One of the feet of this bridge, which was constructed on the stream which divided the city into two has survived through the present day.
We believe it would be more appropriate to call this magnificent structure with a length of 105 m as “commercial palace”. It is formed by a longitudinal main place and two long galleriesThese three places are separated from one another by series of columns. It is understood that the main place had a higher ceiling. It is also understood that the gallery located to the east of the building had a lower floor due to the differences in height. The arched openings here can be clearly seen from the theater hill on the east.
It is in a fairly good state. Its dimension are 20 x 25 m, and it is 15 m. high. The wall thickness is 2m., and it is decorated with niches. It is understood that it was surrounded by columns. In this building appended to the basilica from the northern side, the public works were performed. With a main entrance located on its north side, the building has which provide entry to the basilica on the south side. The presence of the windows on the walls gives the impression that the building had two floors.
It is located to the west of Agora, on a place slightly higher than the courtyard level. It is formed by a series of magnificent shops with a stoa in front of them. These shops are two floored. Their total length is 70 m.
Situated to the north of agora, this building was covered with a roof, and one of its sides was round. It has the dimensions 38x30m. There is no sitting place. There was probably wooden sitting desks. The building dates back to 2. century.
With a height of 15 m. and width of 37m., this building is formed by five lines of niches arranged on top of one another. The central niche is slightly larger there is a gate. It is understood that aedicula style structures each formed from two columns were present between the niches. The marble eaves on the niches provide evidence to this. None of the statues could be found, which were expected to be placed inside the niches according to the tradition. There is a large pool in front of it. The water was brought to the fountain by two canals from the aqueduct. The monument looks very similar to the monumental fountain in Side. Looking at the way it was built, one is able to judge that it is a monument of the 2. or 3. century.
It is located on the road extending from agora towards the main gate. This is an open place prepared for wandering and sitting of the people and for lecturing of the scientists and the artists. The building has a square plan, with an edge opening to a semi-circular hall. Its walls are covered with marble and they were decorated with the niches.

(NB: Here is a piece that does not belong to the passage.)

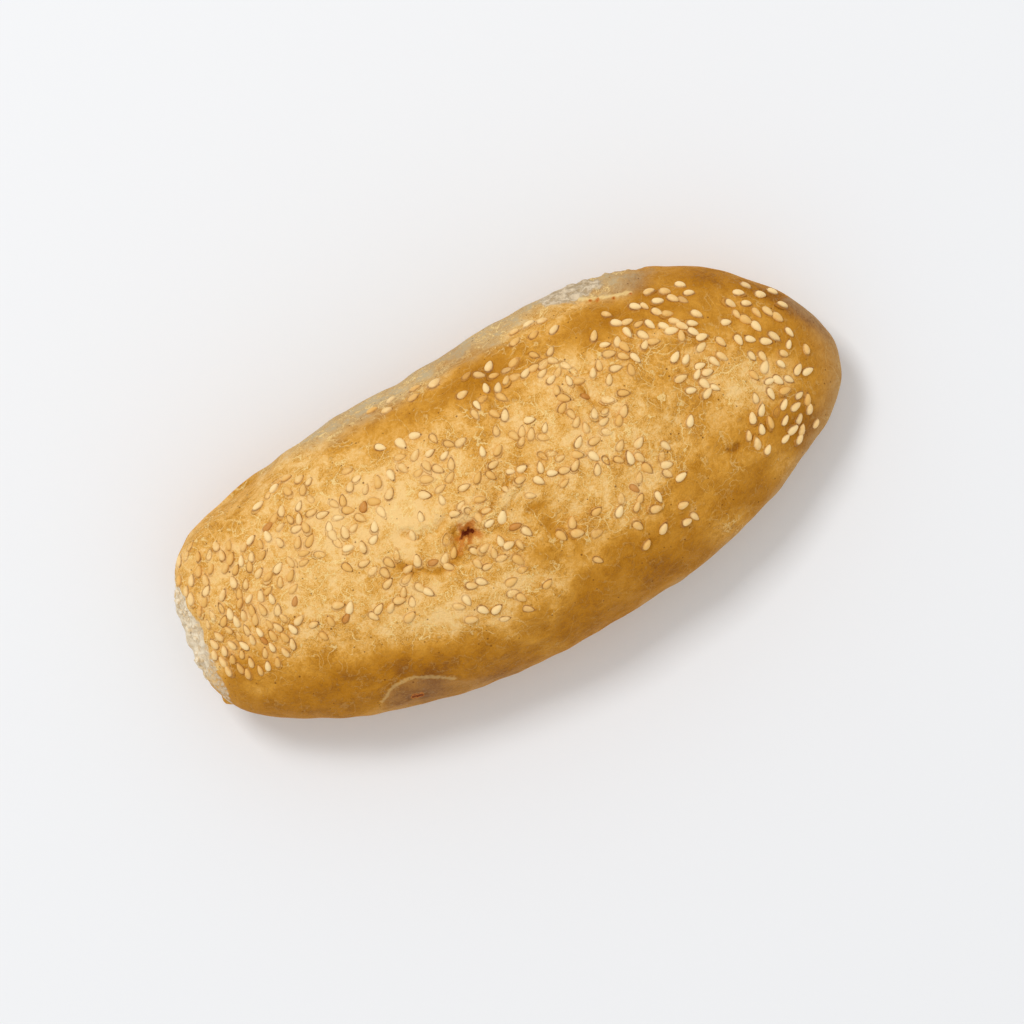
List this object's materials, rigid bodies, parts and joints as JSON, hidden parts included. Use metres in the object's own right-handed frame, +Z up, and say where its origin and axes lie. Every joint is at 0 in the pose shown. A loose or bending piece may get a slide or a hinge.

There were statues inside the niches.
Extending from agora towards the north of the hill and attracting the attention with its drainage system, the marble street advances under an archway and reaches a square. It is possible to see the secondary connection canals coming from the buildings and small ways located on the side of the street to the main drainage canal below the street. Looking at the existing bases, one may judge that the square was decorated with the statues surrounding it. The road advances around the hill and continues downwards to the eastern gate. The stylobate and the cella foundations which have left from the temple located on the terrace to the north of the road presents its status in a satisfactory manner.
is among the monuments of Aspendos city, which have survived through the present day in a very good state. It was built to bring water from the mountains on the north to the city. It reaches a height of 15m. at some points. Water was conveyed inside a pipe made of cubic stone blocks the centers of which were drilled to enable them to resist high pressure. The water was first brought down from the hills to the plain, and then it arrived the city within the same pipes, but this time on the archway. The aqueduct has two towers of 30 m. height ascended with stairs, which was built to adjust pressure and to rease the air accumulated in the system. One of these to is located on the slope of the mountain and the other is in a place near the acropolis hill. In an unearthed inscription dating back to 2. century A.D., it was written that a person called Tiberius Claudius Italicus donated two million denarius for the works towards bringing the water to the city.
It is understood from the remains of the buildings located on the foot of the hill where the city was located and also on the south that these were baths and gymnasium. Looking at the plan of the large building with multiple rooms and the water pipes on its ground, one is able to judge that this was a baths-gymnasium complex. A smaller building situated to the west of the baths-gymnasium complex was the city baths. Its plan bears all the characteristics of the classical Roman baths. Both buildings date back to 3.century A.D.
The building of Aspendos city which is even more famous than the city itself is the theatre. It bears all the characteristics of the Roman period theaters. It is among the Roman theaters on the earth, which have survived through the present day with best conditions. It has a semi circular plan, which is at the same time a characteristic of Roman theaters. According to an unearthed in scription, it was built by the architect Zeno, the son of Theodorus, during the reign of the emperor Marcus Aurelius (161-180 A.D.) Having a capacity of around 18.000 spectators, the cavea (sitting section for the spectators) is divided by a diazoma (connecting path) into two sections on top of one another. There is a longitudinal gallery in the upper section, which provides entry to the cavea from the upper section, and the entry was provided by arched passages. Cavea has also other entrances through passages opening to diazoma, from another gallery which is located on the same level as diazoma and which extends all along the building. The entries to Cavea from the lower section is provided with the covered side passages (paradoi). The name of the people to whom some of the sitting places were reserved were written by scraping.
The stage building of the theatre has multiple floors and it is high, again in accordance with the Roman style. The side of the building which faces the outside is simple. In the middle of this side is an arched staff entry, and there are the entrances for the spectators on both sides.
The part of the stage building which faces the spectators bears dense decorations. The stage has a part projecting 7m. towards the front and it is 1,5m. high. There are five stage doors on the surface of the stage, and below these, five small doors are placed. The wall of the stage background was decorated with two series of columns each of which rose on top of one another. In the openings left between these columns, there were niches surrounded by small columns and pedments placed on top of these columns. There were statues inside the niches. There was a large pediment above the second series of columns. This pediment was embroidered with a figure of “Dionysos”, placed among the plant motifs. The holes on the wall of the stage building reveals the fact that a shady spot built with a wooden frame was used.
It is situated on the north of the theater. It is in a rather good condition. It has the shape of a horseshoe, with the dimensions of 220x30m. The sitting places on the long side were placed on the galleries having extended archways. There are small shops inside the gallery on the east.